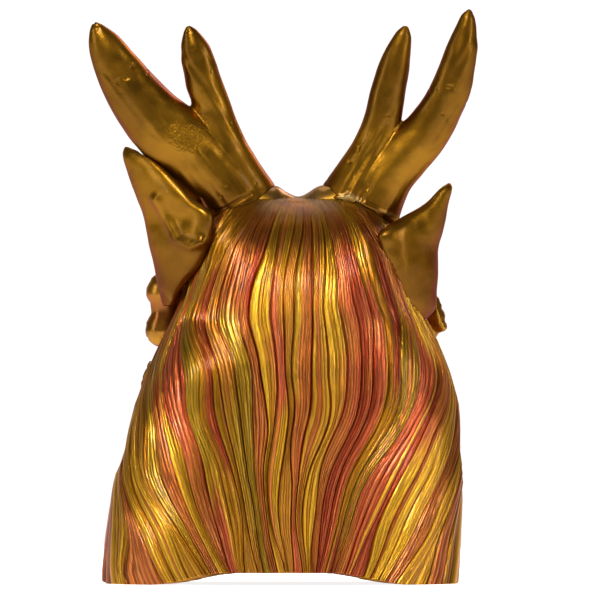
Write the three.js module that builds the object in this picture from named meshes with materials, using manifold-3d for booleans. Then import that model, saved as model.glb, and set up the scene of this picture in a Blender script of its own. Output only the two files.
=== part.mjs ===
// Dragon mask that covers the whole head: a moulded latex skin, open at the neck, with hair combed down its back.
// Two forked antlers and two pointed ears are cast on their own and glued to the skin.
// Millimetres, +Z up, face towards -Y. The mask stands on its neck rim at Z = 0.
import * as THREE from 'three';
import { mergeVertices } from 'three/addons/utils/BufferGeometryUtils.js';
import Module from 'manifold-3d';

const wasm = await Module();
wasm.setup();

// Driving sizes
const CROWN_HEIGHT = 332;
const WALL = 4;
const JOINT_GAP = 0.3;
const LOCK_RELIEF = 5;
const LOCK_COUNT = 26;
const RIM_BACK_ARCH = 11;
const RIM_FRONT_ARCH = 14;
const RIM_SIDE_ARCH = 6;
const PUPIL_DIAMETER = 9;
const TOOTH_COUNT = 4;

// Head sections: height, half width, depth behind the axis, depth before it.
// Every proportion below is drawn for the last height here, and follows CROWN_HEIGHT as a share of it.
const HEAD_SECTIONS = [
  [0, 150, 120, 114], [50, 148, 119, 106], [100, 145, 116, 98], [150, 136, 113, 95],
  [180, 126, 112, 96], [202, 117, 108, 97], [240, 99, 99, 98], [270, 90, 87, 94],
  [300, 84, 68, 82], [316, 77, 52, 68], [325, 60, 38, 52], [330, 36, 24, 32], [332, 3, 3, 3],
];
const K = CROWN_HEIGHT / HEAD_SECTIONS.at(-1)[0];
const at = (x, y, z) => new THREE.Vector3(x * K, y * K, z * K);

const HEAD_SQUARENESS = 2.3;
const LEAN_AT_RIM = 8;
const LEAN_AT_CROWN = -8;
const LEAN_HEIGHT = 200;
const CROWN_FADE = 14;

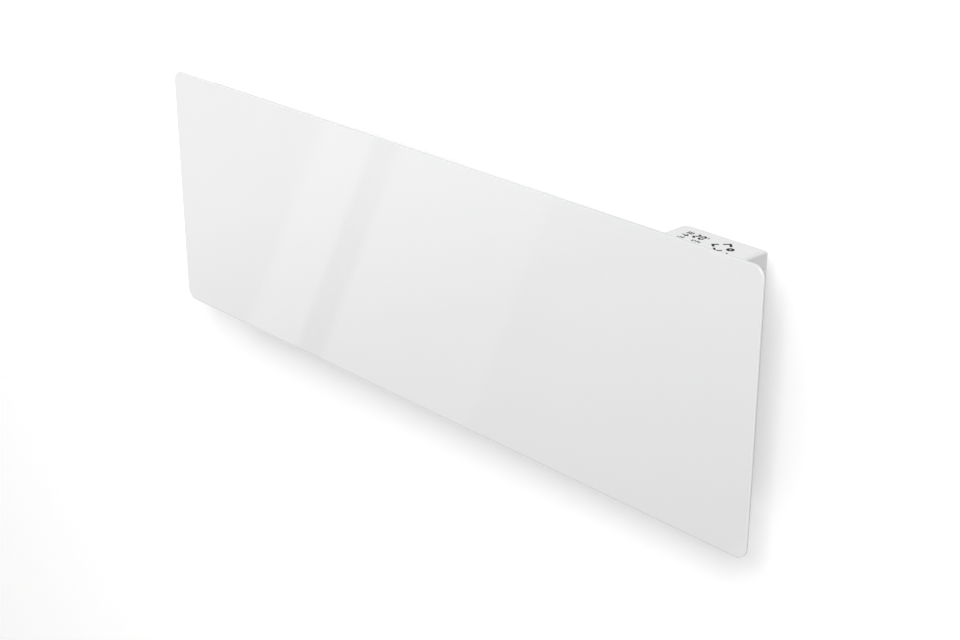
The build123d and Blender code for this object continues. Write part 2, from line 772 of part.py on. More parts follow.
═══
**PROBLEM DESCRIPTION**.
Reproduce verbatim the range of lines that opens the records and closes with the line containing "wasm.setup();". Omit everything after it.

**WRITTEN REPLY**.
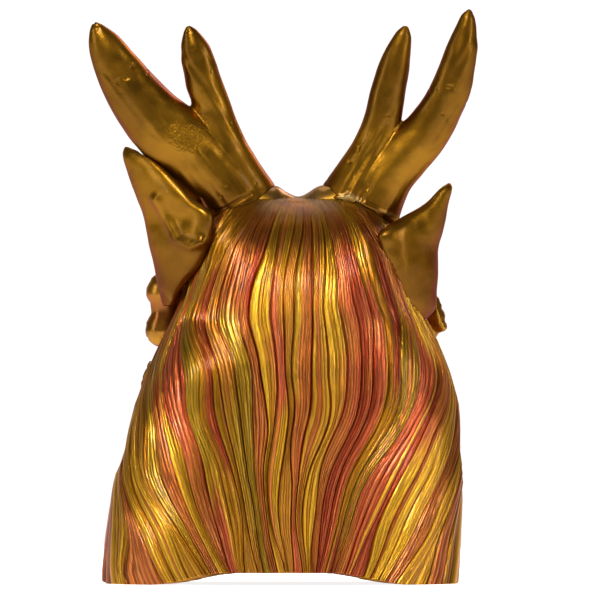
Write the three.js module that builds the object in this picture from named meshes with materials, using manifold-3d for booleans. Then import that model, saved as model.glb, and set up the scene of this picture in a Blender script of its own. Output only the two files.
=== part.mjs ===
// Dragon mask that covers the whole head: a moulded latex skin, open at the neck, with hair combed down its back.
// Two forked antlers and two pointed ears are cast on their own and glued to the skin.
// Millimetres, +Z up, face towards -Y. The mask stands on its neck rim at Z = 0.
import * as THREE from 'three';
import { mergeVertices } from 'three/addons/utils/BufferGeometryUtils.js';
import Module from 'manifold-3d';

const wasm = await Module();
wasm.setup();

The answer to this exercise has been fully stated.